Industry experts predict that the age of the ReFi boom might have transitioned to refi boomlets. These boomlets could lead to lower interest rates, and, when it comes to refinancing, interest rates play a huge role in how much money you will spend each month. For example, if your $200,000 mortgage has a 4.5 percent interest rate that is based on a 20 percent down payment over a 30-year loan period, then you will pay an estimated $810 per month. However, if interest rates dropped to 4 percent, then you could pay approximately $763 per month, which could equate to $564 in saving per year.
Sign #2. You Have Achieved A Better Credit Score.
If your credit wasn't good when you first applied for your loan, and it has since improved, then the time might be right to refinance. Refinancing when you have good or excellent credit will help you to have a better rate, lower your monthly payment, and save money on your mortgage. Remember that in addition to a high credit score, you want to have a low debt-to-income ratio, before you consider refinancing.
Sign #3. Your Adjustable Rate Mortgage (ARM) Is Going to Adjust.

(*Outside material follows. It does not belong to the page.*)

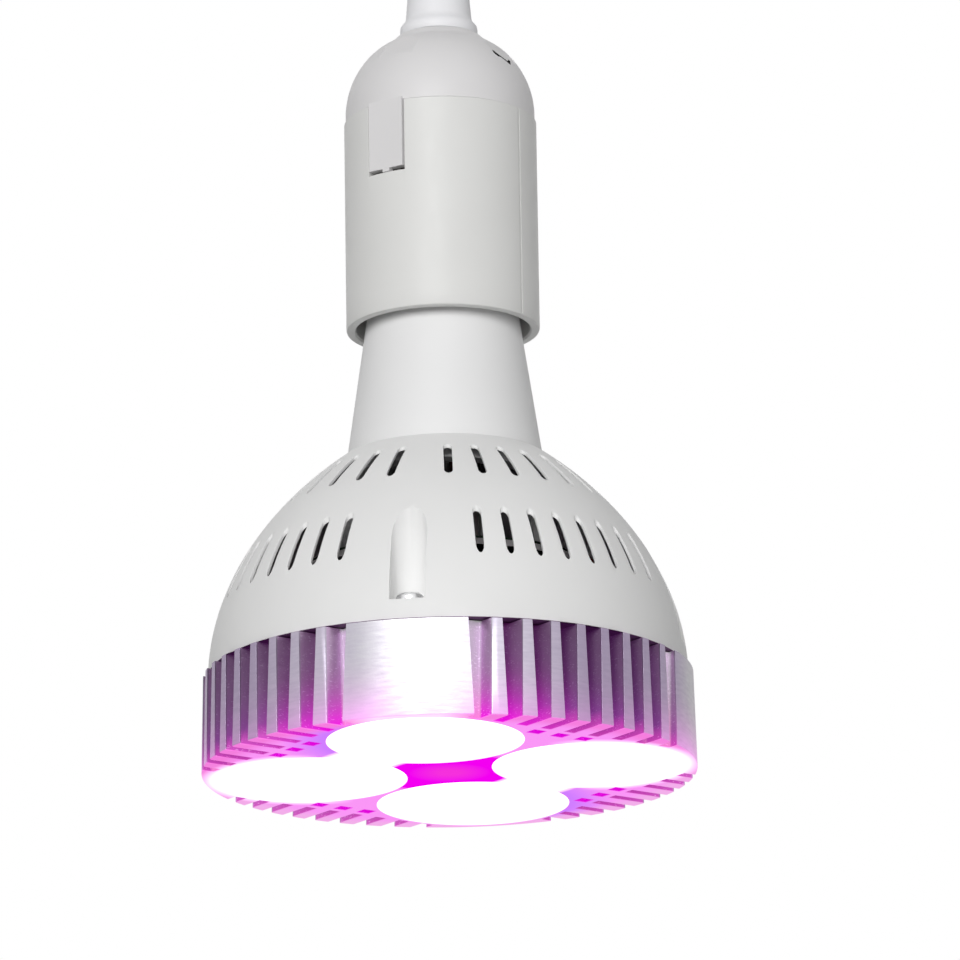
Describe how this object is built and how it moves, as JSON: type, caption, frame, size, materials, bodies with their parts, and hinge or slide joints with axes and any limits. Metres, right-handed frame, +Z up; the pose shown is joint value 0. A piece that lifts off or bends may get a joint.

ARMs are an attractive option because they typically have an initial fixed-rate period. However, after the initial fixed-rate period, you might discover that your interest rate is going to jump to current (or higher) market values. In this vein, many times homeowners will choose to refinance right before the initial fixed-rate period expires. If you are contemplating refinancing your ARM, then be sure to speak with your financial advisor to best determine what type of rate you could receive with a fixed-rate mortgage.
Sign #4. Additional Funds Are Needed.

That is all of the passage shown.